What This Guide Is (and Isn't)

  • This guide IS a sincere, episode-by-episode content reference organized by season, so you know what you're getting into before you press play.
  • This guide IS a character study — a careful look at Dennis, Mac, Charlie, Dee, and Frank through a Gospel lens. Not to mock them. To understand them.
  • This guide IS a theological conversation. The show accidentally stumbles into real questions about sin, community, and what happens to people who reject every form of grace. I find that worth discussing.
  • This guide IS NOT a formal Church endorsement of any kind. The Church has not endorsed this guide. The Church does not know this guide exists. I would prefer to keep it that way.
  • This guide IS NOT a recommendation that every Latter-day Saint watch It's Always Sunny. That determination is between you, your Heavenly Father, and your level of comfort with extended sequences involving birds.
  • This guide IS NOT mean-spirited. The Gang deserves our compassion. They are people shaped by a world without covenants, and it shows.

The Gang at a Glance

There are five main characters. Here is my quick moral assessment of each. Full assessments are available on the character guide.

Dennis Reynolds

Narcissism, entitlement, and what the scriptures call "hardness of heart."

Dennis is the most frightening character on the show because he is charming enough to believe his own rationalizations. He is, in the language of Alma 5:14, a man who has never experienced a "mighty change of heart" — and who would consider such a change a personal insult. He is a walking argument for why the natural man needs to be put off. Moral threat level: High.

Mac McDonald

Misguided faith, performative righteousness, and genuine spiritual hunger.

Mac is the character who most fascinates me. He calls himself a devout Catholic and spends the series doing almost nothing a devout Catholic would do. And yet his need for God — his desperate, clumsy, deeply sincere need for something transcendent — breaks through in unexpected moments. He is what happens when real spiritual longing gets no nourishment. I root for Mac more than I probably should. Moral threat level: Medium, with occasional moments of accidental grace.

Charlie Kelly

Innocence corrupted, but still present. Somewhat.
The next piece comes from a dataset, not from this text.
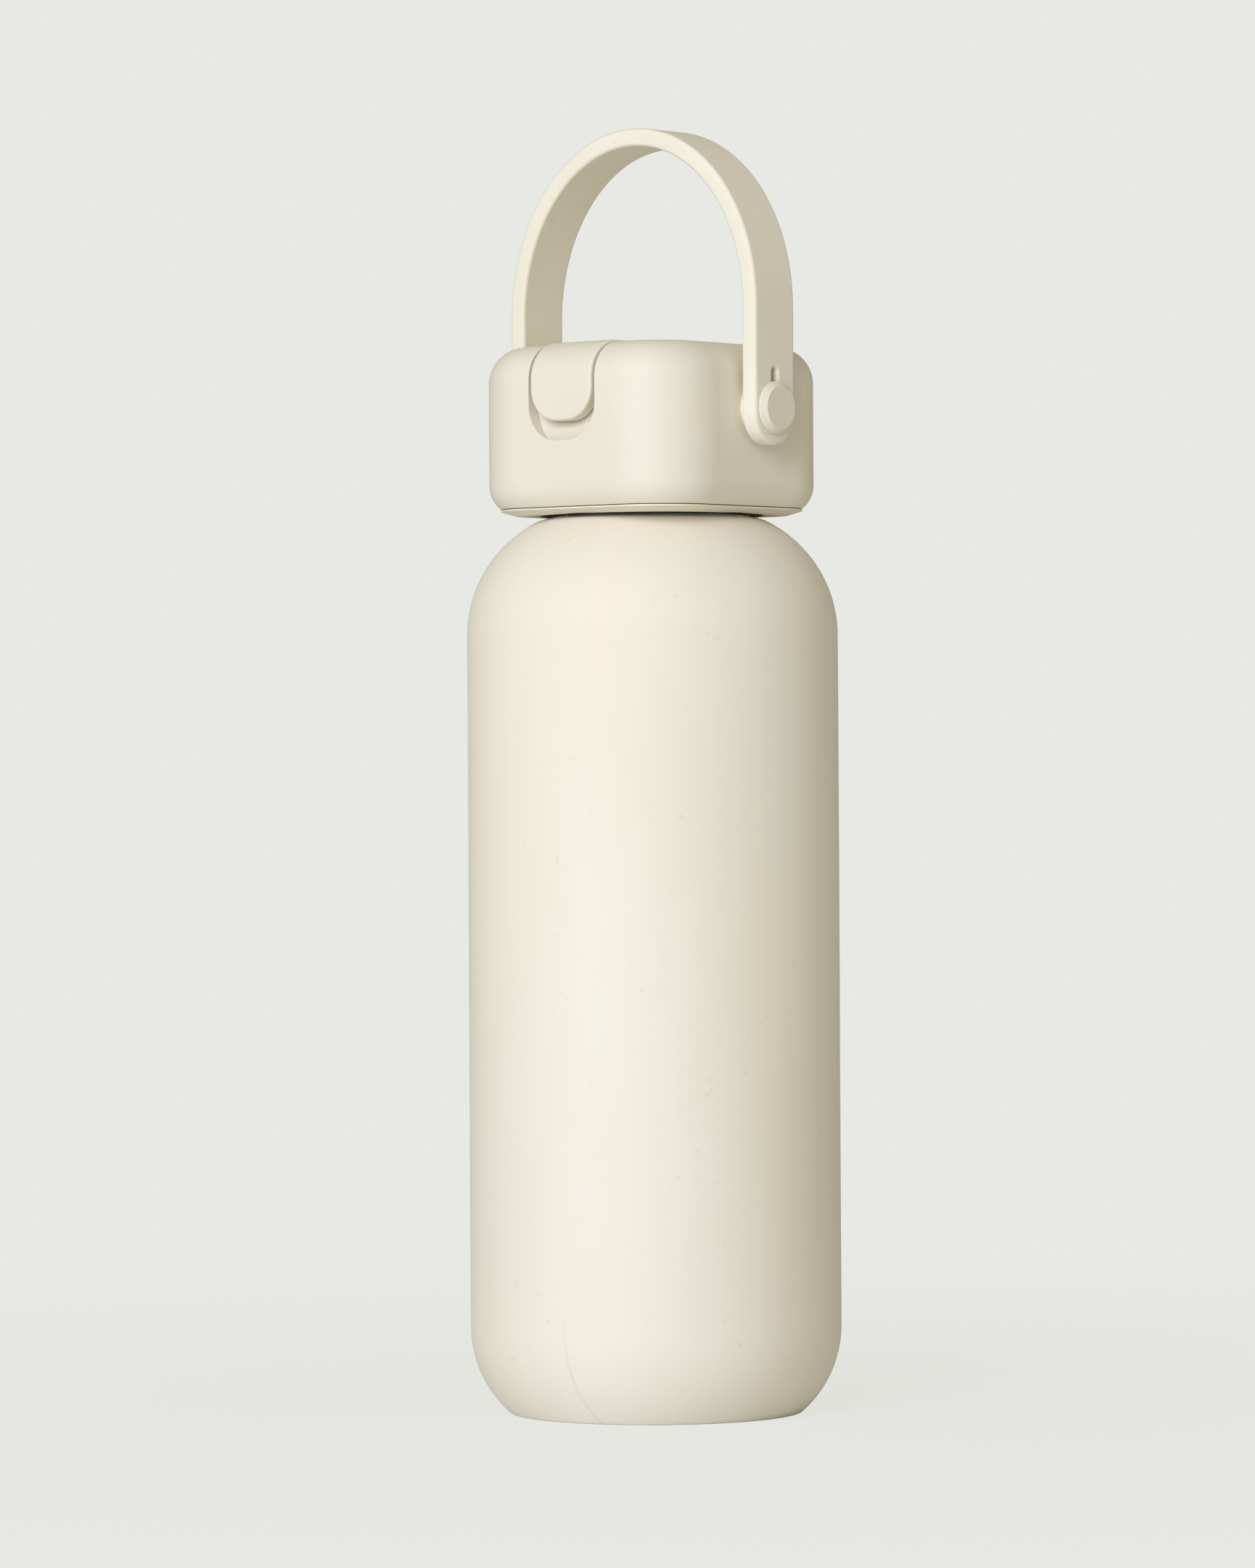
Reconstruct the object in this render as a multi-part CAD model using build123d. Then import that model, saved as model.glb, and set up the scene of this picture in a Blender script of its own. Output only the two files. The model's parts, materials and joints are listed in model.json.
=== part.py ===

Charlie is — and I say this carefully — the closest thing the show has to a guileless soul. He is naive, he has very limited literacy, he inhales chemicals he should not inhale, and his romantic situation is something I will address at length in the episode guide. But there is a purity of intent in Charlie that the others lack. He wants simple things: friendship, love, a warm place to be. The show keeps denying him these things. It is sad. Moral threat level: Low-to-Medium, mostly on account of the chemicals.

Dee Reynolds

Primary Sin: Envy — the one member of the Gang with the most legitimate grievances and the least institutional power.

Dee is in a genuinely difficult position, and I try to remember that. She is dismissed, belittled, and excluded by the rest of the Gang at almost every turn, and many of her complaints about this treatment are entirely correct. The tragedy of Dee is that her grievances are real but her responses to them are consistently destructive. Envy, when left unaddressed, does not free a person from their circumstances — it simply gives them a new reason to wound others. Dee wants to be seen and taken seriously. These are righteous desires. She has chosen almost every wrong path toward them. Moral threat level: Medium-High, and worthy of more sympathy than she usually receives.

Frank Reynolds

A man who had everything the world offers and found it wanting — then kept going anyway.

Frank is the show's most extreme case study. He was once wealthy, respectable, and powerful. He voluntarily gave all of it up to live in squalor with Charlie. This is either a profound rejection of mammon or a complete spiritual collapse — possibly both. Frank is what Korihor might have looked like in his later years, if Korihor had gotten into the sewers. Moral threat level: Very High. Do not let Frank near your Ward activities.

How to Use This Guide

This site is organized so you can engage with it at whatever depth feels right for you. Here are my suggestions based on who you are:

  • If you are a member of the Church considering watching the show for the first time: Start with The Verdict, which lays out my honest recommendation. Then consult the Survival Guide before pressing play.
  • If you are already watching the show: The episode guide is your most practical resource — it catalogs content warnings season by season so you can make informed decisions or prepare yourself accordingly.
  • If you want to go deep: The character guide and the theology page are where I do my most serious thinking. These are the pages I am most proud of and the ones most likely to get me some interesting responses from the Elder's Quorum.
  • If you are a fan of the show who is not LDS: Welcome. You may find this perspective strange. That is fine. Strange can be useful. I hope you find something here that gives you a new way of seeing a show you already love.

Navigation is available throughout the site. New entries are added on an ongoing basis. I watch about two episodes a week, which is the pace my conscience can sustain.

May the Lord bless your viewing. Or at least let it be instructive.